▶ **Stated problem**:
Quote exactly the lines between the line containing "addValve('chair', chairValveFrame, backSurface, false, model);" and the line containing "obj.matrix_world = Matrix.Identity(4)", counting those two lines as part of the range. Leave the rest out.
━━━━━ Information supplied ━━━━━
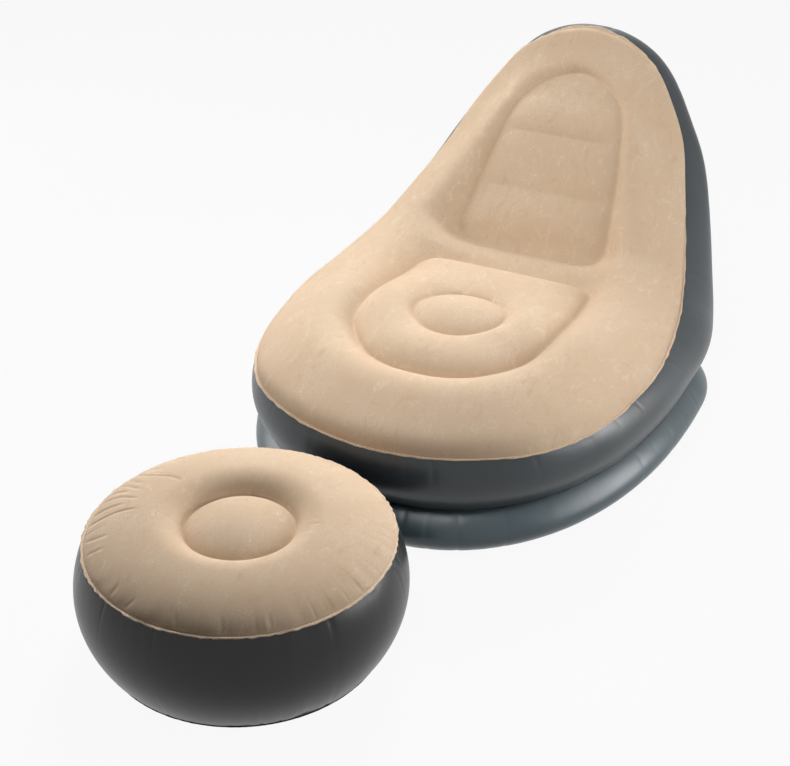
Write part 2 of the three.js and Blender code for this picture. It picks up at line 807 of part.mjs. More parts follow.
function tieWeb(name, places) {
  const rows = [[], []];
  for (const { point, direction } of places) {
    const down = direction.clone().negate();
    const lower = reach(uncutDivider, point, down);
    rows[0].push(point.clone().addScaledVector(direction, probeDistance + cutOverrun));
    rows[1].push(lower.addScaledVector(down, cutOverrun));
  }
  const strip = solidOf(sheet(rowsSurface(rows, false), 0, vinylThickness));
  piece(name, geometryOf(strip.subtract(aboveWebs).subtract(belowWebs)), webVinyl, model);
}

// Places under the top's weld lines, leaving an opening at the loop's start for the air
function placesUnderLoop(loop, count, direction) {
  const places = [];
  for (let i = 0; i <= count; i += 1) {
    const share = webOpeningShare / 2 + (1 - webOpeningShare) * i / count;
    const { x, y } = loop.getPointAt(share);
    const point = top.at(x, y, topLift(x, y) - probeDistance);
    places.push({ point, direction: direction ?? top.normal(y) });
  }
  return places;
}

const up = new THREE.Vector3(0, 0, 1);
tieWeb('seat_outline_web', placesUnderLoop(seatLoop, webFacets, up));

const buttonLoop = {
  getPointAt(share) {
    const angle = 2 * Math.PI * share - Math.PI / 2;
    return new THREE.Vector3(
      buttonRadius * Math.cos(angle),
      buttonPlace + buttonRadius * Math.sin(angle),
      0,
    );
  },
};
tieWeb('seat_button_web', placesUnderLoop(buttonLoop, webFacets, up));
tieWeb('lumbar_outline_web', placesUnderLoop(lumbarLoop, webFacets, null));

function placesUnderChannel(place) {
  const end = halfWidthAtPlace(panelsOutline, place) - channelEndInset;
  const places = [];
  for (let i = 0; i <= channelFacets; i += 1) {
    const x = end * (2 * i / channelFacets - 1);
    const point = top.at(x, place, topLift(x, place) - probeDistance);
    places.push({ point, direction: top.normal(place) });
  }
  return places;
}

tieWeb('lumbar_lower_channel_web', placesUnderChannel(lowerChannelPlace));
tieWeb('lumbar_upper_channel_web', placesUnderChannel(upperChannelPlace));

// Footstool, in its own group with its axis at the group's origin
const stool = new THREE.Group();
stool.position.set(stoolOffsetX, frontOfBase - stoolRadius - stoolFrontGap, 0);
model.add(stool);

function circleEdge(radius, height) {
  return (turn) => {
    const angle = 2 * Math.PI * turn - Math.PI / 2;
    return new THREE.Vector3(radius * Math.cos(angle), radius * Math.sin(angle), height);
  };
}

const stoolTurns = Array.from({ length: stoolFacets }, (unused, i) => i / stoolFacets);

// Height of the footstool's top over its radius: a crowned ring and a domed centre
function stoolTopHeight(radius) {
  if (radius < stoolCentreRadius) {
    const inward = stoolCentreRadius - radius;
    return stoolCentreLevel + stoolCentreRise * swell(inward, stoolCentreRadius, plumpPower);
  }
  const share = (stoolSeamRadius - radius) / (stoolSeamRadius - stoolCentreRadius);
  const isOuter = share < stoolCrestShare;
  const arm = isOuter ? share / stoolCrestShare : (1 - share) / (1 - stoolCrestShare);
  const foot = THREE.MathUtils.lerp(stoolSeamHeight, stoolCentreLevel, share);
  const crest = THREE.MathUtils.lerp(stoolSeamHeight, stoolCentreLevel, stoolCrestShare);
  return foot + (stoolHeight - crest) * (arm * (2 - arm)) ** (isOuter ? stoolOuterPower : stoolInnerPower);
}

function stoolTopSurface() {
  const ringShares = [0, 0.05, 0.17, 0.33, 0.5, 0.7, 0.87, 1];
  const domeShares = [0.8, 0.4];
  const span = stoolSeamRadius - stoolCentreRadius;
  const radii = ringShares.map((share) => stoolSeamRadius - share * span);
  radii.push(...domeShares.map((share) => share * stoolCentreRadius));
  const edges = [circleEdge(stoolSeamRadius + seamLip, stoolSeamHeight)];
  edges.push(...radii.map((radius) => circleEdge(radius, stoolTopHeight(radius))));
  const surface = new Surface();
  const rings = edges.map((edge) => stoolTurns.map((turn) => surface.add(edge(turn))));
  const centre = surface.add(new THREE.Vector3(0, 0, stoolTopHeight(0)));
  for (let i = 0; i < stoolFacets; i += 1) {
    const next = (i + 1) % stoolFacets;
    for (let j = 0; j + 1 < rings.length; j += 1) {
      surface.quad(rings[j][i], rings[j][next], rings[j + 1][next], rings[j + 1][i]);
    }
    const inner = rings[rings.length - 1];
    surface.faces.push([inner[i], inner[next], centre]);
  }
  return surface;
}

piece('stool_top_sheet', sheet(stoolTopSurface(), 0, flockedThickness), flocked, stool);

// The footstool's wall is at its full radius half way up
const stoolWallMiddle = (stoolSeamRadius + stoolFootRadius) / 2;
const stoolWallChord = Math.hypot(stoolSeamHeight, stoolSeamRadius - stoolFootRadius);
const stoolWallBulge = (stoolRadius - stoolWallMiddle) * stoolWallChord / stoolSeamHeight;
const stoolWallSurface = bulgedWall(
  circleEdge(stoolSeamRadius, stoolSeamHeight + underTop),
  circleEdge(stoolFootRadius, vinylThickness + weldGap),
  () => stoolWallBulge,
  wallRows,
  stoolTurns,
);

const stoolValveAngle = THREE.MathUtils.degToRad(stoolValveTurn);
const stoolValveFrame = new THREE.Group();

// The valve's frame is where a level line from the axis meets the wall
function placeStoolValve() {
  const out = new THREE.Vector3(Math.cos(stoolValveAngle), Math.sin(stoolValveAngle), 0);
  const wall = new THREE.Mesh(stoolWallSurface.geometry(), darkVinyl.clone());
  wall.material.side = THREE.DoubleSide;
  const hit = reach(wall, new THREE.Vector3(0, 0, stoolValveHeight), out);
  stoolValveFrame.position.copy(hit);
  stoolValveFrame.quaternion.setFromUnitVectors(new THREE.Vector3(0, 0, 1), out);
  stoolValveFrame.updateMatrixWorld();
}

placeStoolValve();
const stoolWallSolid = solidOf(sheet(stoolWallSurface, 0, vinylThickness))
  .subtract(solidOf(boreAt(stoolValveFrame, neckHoleRadius, cutOverrun)));
piece('stool_side_wall', geometryOf(stoolWallSolid), darkVinyl, stool);

const stoolFootEdge = circleEdge(stoolFootRadius, 0);
piece('stool_bottom_sheet', flatSheet(stoolFootEdge, stoolTurns), darkVinyl, stool);

// The footstool's web runs round under its centre circle, with an opening for the air
const stoolWebEdges = [
  circleEdge(stoolCentreRadius, stoolCentreLevel - flockedThickness - weldGap),
  circleEdge(stoolCentreRadius, vinylThickness + weldGap),
];
const stoolWebTurns = [...stoolTurns.slice(1), 1];
const stoolWebRows = stoolWebEdges.map((edge) => stoolWebTurns.map((turn) => edge(turn + 1 / 2)));
piece(
  'stool_centre_web',
  sheet(rowsSurface(stoolWebRows, false), 0, vinylThickness),
  webVinyl,
  stool,
);

// A valve: the flange follows the sheet that it is welded to
function addValve(prefix, frame, sheetSurface, isOutside, parent) {
  const holder = new THREE.Group();
  holder.position.copy(frame.position);
  holder.quaternion.copy(frame.quaternion);
  parent.add(holder);

  const sign = isOutside ? 1 : -1;
  const skin = isOutside ? 0 : vinylThickness;
  const near = -sign * (skin + weldGap);
  const far = near - sign * valveFlangeThickness;
  const flangeSheet = solidOf(sheet(sheetSurface, Math.min(near, far), Math.max(near, far)));
  const toLocal = frame.matrixWorld.clone().invert();
  const disc = solidOf(boreAt(frame, valveFlangeRadius, cutOverrun));
  const flange = geometryOf(flangeSheet.intersect(disc)).applyMatrix4(toLocal);
  const neck = turned([
    [valveBoreRadius, -valveNeckIn], [valveNeckRadius, -valveNeckIn],
    [valveNeckRadius, valveNeckOut], [valveBoreRadius, valveNeckOut],
  ]);
  const bore = new THREE.CylinderGeometry(valveBoreRadius, valveBoreRadius, 2 * cutOverrun, roundFacets);
  const neckSolid = solidOf(neck.rotateX(Math.PI / 2));
  const boreSolid = solidOf(bore.rotateX(Math.PI / 2));
  const bodyStrapStart = valveRimRadius - valveStrapThickness;
  const bodyStrapEnd = valveRimRadius + valveStrapReach;
  const bodyStrapLength = bodyStrapEnd - bodyStrapStart;
  const earStart = (valveNeckRadius + valveBoreRadius) / 2;
  const earLength = bodyStrapEnd + valveEarMargin - earStart;
  const earFoot = valveFlangeThickness + valveEarMargin;
  const ear = block(
    earLength, valveStrapWidth, valveNeckOut - earFoot,
    -(earStart + earLength / 2), 0, (valveNeckOut + earFoot) / 2,
  );
  const base = solidOf(flange).subtract(boreSolid).add(neckSolid).add(solidOf(ear));
  piece(`${prefix}_valve_base`, geometryOf(base), valveVinyl, holder);

  const rimFoot = valveNeckOut + weldGap;
  const rimTop = rimFoot + valveRimThickness;
  const bodyFoot = valveNeckOut - valveBodyDepth;
  const body = turned([
    [valvePortRadius, bodyFoot], [valveBodyFootRadius, bodyFoot], [valveBodyTopRadius, rimFoot],
    [valveRimRadius, rimFoot], [valveRimRadius, rimTop], [valvePortRadius, rimTop],
  ]).rotateX(Math.PI / 2);
  const strapMiddle = rimTop - valveStrapThickness / 2;
  const bodyStrap = block(
    bodyStrapLength, valveStrapWidth, valveStrapThickness,
    -(bodyStrapStart + bodyStrapEnd) / 2, 0, strapMiddle,
  );
  piece(`${prefix}_valve_body`, geometryOf(solidOf(body).add(solidOf(bodyStrap))), valveVinyl, holder);

  const flapTop = bodyFoot - weldGap;
  const flap = turned([
    [0, flapTop - valveFlapThickness], [valveFlapRadius, flapTop - valveFlapThickness],
    [valveFlapRadius, flapTop], [0, flapTop],
  ]).rotateX(Math.PI / 2);
  piece(`${prefix}_valve_flap`, flap, valveVinyl, holder);

  const capFoot = rimTop + weldGap;
  const capTop = capFoot + valveCapThickness;
  const cap = turned([
    [0, capFoot - valvePlugDepth], [valvePlugFootRadius, capFoot - valvePlugDepth],
    [valvePlugRadius, capFoot], [valveCapRadius, capFoot], [valveCapRadius, capTop], [0, capTop],
  ]).rotateX(Math.PI / 2);
  const tabStart = valveCapRadius - valveStrapThickness;
  const strapLength = valveRimRadius - tabStart;
  const capMiddle = capFoot + valveStrapThickness / 2;
  const capStrap = block(
    strapLength, valveStrapWidth, valveStrapThickness,
    tabStart + strapLength / 2, 0, capMiddle,
  );
  const tabLength = valveTabReach + valveStrapThickness;
  const capTab = block(
    tabLength, valveStrapWidth, valveStrapThickness,
    -(tabStart + tabLength / 2), 0, capMiddle,
  );
  const capSolid = solidOf(cap).add(solidOf(capStrap)).add(solidOf(capTab));
  piece(`${prefix}_valve_cap`, geometryOf(capSolid), valveVinyl, holder);
}

addValve('chair', chairValveFrame, backSurface, false, model);
addValve('stool', stoolValveFrame, stoolWallSurface, true, stool);

export default model;
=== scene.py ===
# %% [markdown]
# # An inflatable lounge chair and its footstool
# The real set is made flat: sheets of soft PVC are welded together along their edges, and air gives
# them their shape. The top sheets are flocked, which means that short fibres are glued on so that the
# vinyl feels like suede. Each visible sheet is a mesh of its own here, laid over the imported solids.
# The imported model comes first, because it fixes where everything is.

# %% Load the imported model
import math

import bmesh
import bpy
import numpy as np
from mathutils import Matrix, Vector


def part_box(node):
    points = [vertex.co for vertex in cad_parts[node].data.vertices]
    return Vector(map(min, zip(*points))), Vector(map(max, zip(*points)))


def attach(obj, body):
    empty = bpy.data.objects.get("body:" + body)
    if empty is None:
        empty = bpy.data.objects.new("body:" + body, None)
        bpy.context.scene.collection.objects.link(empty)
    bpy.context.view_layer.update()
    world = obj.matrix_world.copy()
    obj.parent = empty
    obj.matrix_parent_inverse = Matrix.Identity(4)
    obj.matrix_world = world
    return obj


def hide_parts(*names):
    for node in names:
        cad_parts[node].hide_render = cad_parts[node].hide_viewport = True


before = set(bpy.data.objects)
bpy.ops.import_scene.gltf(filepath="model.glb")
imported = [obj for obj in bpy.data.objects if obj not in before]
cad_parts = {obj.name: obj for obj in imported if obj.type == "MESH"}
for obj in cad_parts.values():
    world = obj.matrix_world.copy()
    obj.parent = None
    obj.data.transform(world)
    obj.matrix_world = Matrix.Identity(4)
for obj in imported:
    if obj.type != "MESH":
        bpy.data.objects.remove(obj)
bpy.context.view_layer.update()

# %% [markdown]
# ## Sizes
# These are the sizes that the solids were made from, in metres. The tables give shares of a size:
# the first number says where, and the second says how much. Keeping them as shares means that the
# whole shape follows when one size changes.

# %% Sizes of the chair
MM = 0.001
BASE_WIDTH, BASE_DEPTH, BASE_WIDEST = 970 * MM, 1018 * MM, 744 * MM
WAIST_HEIGHT, WAIST_FRONT_INSET, WAIST_SIDE_INSET, FOOT_INSET = 105 * MM, 40 * MM, 26 * MM, 45 * MM
FRONT_OF_BASE = -BASE_DEPTH / 2
BASE_FRONT_POWER, BASE_REAR_POWER = 2.33, 3.3

SEAM_WIDTH, SEAM_DEPTH, SEAM_RISE = 876 * MM, 1273 * MM, 477 * MM
SEAM_HEIGHT, SEAM_SETBACK = 250 * MM, 10 * MM
SEAM_PROFILE = [
    (0, 0), (0.18, -0.01), (0.352, -0.017), (0.533, -0.008), (0.611, 0.01), (0.69, 0.063),
    (0.776, 0.178), (0.878, 0.356), (0.937, 0.524), (0.972, 0.692), (0.992, 0.839), (1, 1),
]
SEAM_OUTLINE = [
    (0, 0), (0.36, 0.0185), (0.674, 0.071), (0.809, 0.118), (0.921, 0.19), (0.984, 0.296),
    (0.998, 0.369), (0.976, 0.448), (0.944, 0.514), (0.89, 0.582), (0.808, 0.664), (0.695, 0.766),
    (0.612, 0.839), (0.5, 0.899), (0.375, 0.951), (0.195, 0.987), (0, 1),
]
BACK_DEPTH, BACK_RISE = 1318 * MM, 555 * MM
BACK_PROFILE = [
    (0, 0), (0.344, 0), (0.6, 0), (0.66, 0), (0.7, 0), (0.715, 0.0015), (0.745, 0.03),
    (0.802, 0.145), (0.862, 0.3), (0.92, 0.49), (0.969, 0.725), (0.992, 0.9), (1, 1),
]
BACK_OUTLINE = [
    (1, 0.437), (0.988, 0.49), (0.955, 0.54), (0.89, 0.597), (0.81, 0.658), (0.73, 0.725),
    (0.64, 0.8), (0.535, 0.873), (0.435, 0.928), (0.305, 0.974), (0.155, 0.995), (0, 1),
]
print("seat seam", SEAM_WIDTH, "m wide, back rest", SEAM_RISE + SEAM_HEIGHT, "m high")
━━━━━
▶ **Solved exercise**:
addValve('chair', chairValveFrame, backSurface, false, model);
addValve('stool', stoolValveFrame, stoolWallSurface, true, stool);

export default model;
=== scene.py ===
# %% [markdown]
# # An inflatable lounge chair and its footstool
# The real set is made flat: sheets of soft PVC are welded together along their edges, and air gives
# them their shape. The top sheets are flocked, which means that short fibres are glued on so that the
# vinyl feels like suede. Each visible sheet is a mesh of its own here, laid over the imported solids.
# The imported model comes first, because it fixes where everything is.

# %% Load the imported model
import math

import bmesh
import bpy
import numpy as np
from mathutils import Matrix, Vector


def part_box(node):
    points = [vertex.co for vertex in cad_parts[node].data.vertices]
    return Vector(map(min, zip(*points))), Vector(map(max, zip(*points)))


def attach(obj, body):
    empty = bpy.data.objects.get("body:" + body)
    if empty is None:
        empty = bpy.data.objects.new("body:" + body, None)
        bpy.context.scene.collection.objects.link(empty)
    bpy.context.view_layer.update()
    world = obj.matrix_world.copy()
    obj.parent = empty
    obj.matrix_parent_inverse = Matrix.Identity(4)
    obj.matrix_world = world
    return obj


def hide_parts(*names):
    for node in names:
        cad_parts[node].hide_render = cad_parts[node].hide_viewport = True


before = set(bpy.data.objects)
bpy.ops.import_scene.gltf(filepath="model.glb")
imported = [obj for obj in bpy.data.objects if obj not in before]
cad_parts = {obj.name: obj for obj in imported if obj.type == "MESH"}
for obj in cad_parts.values():
    world = obj.matrix_world.copy()
    obj.parent = None
    obj.data.transform(world)
    obj.matrix_world = Matrix.Identity(4)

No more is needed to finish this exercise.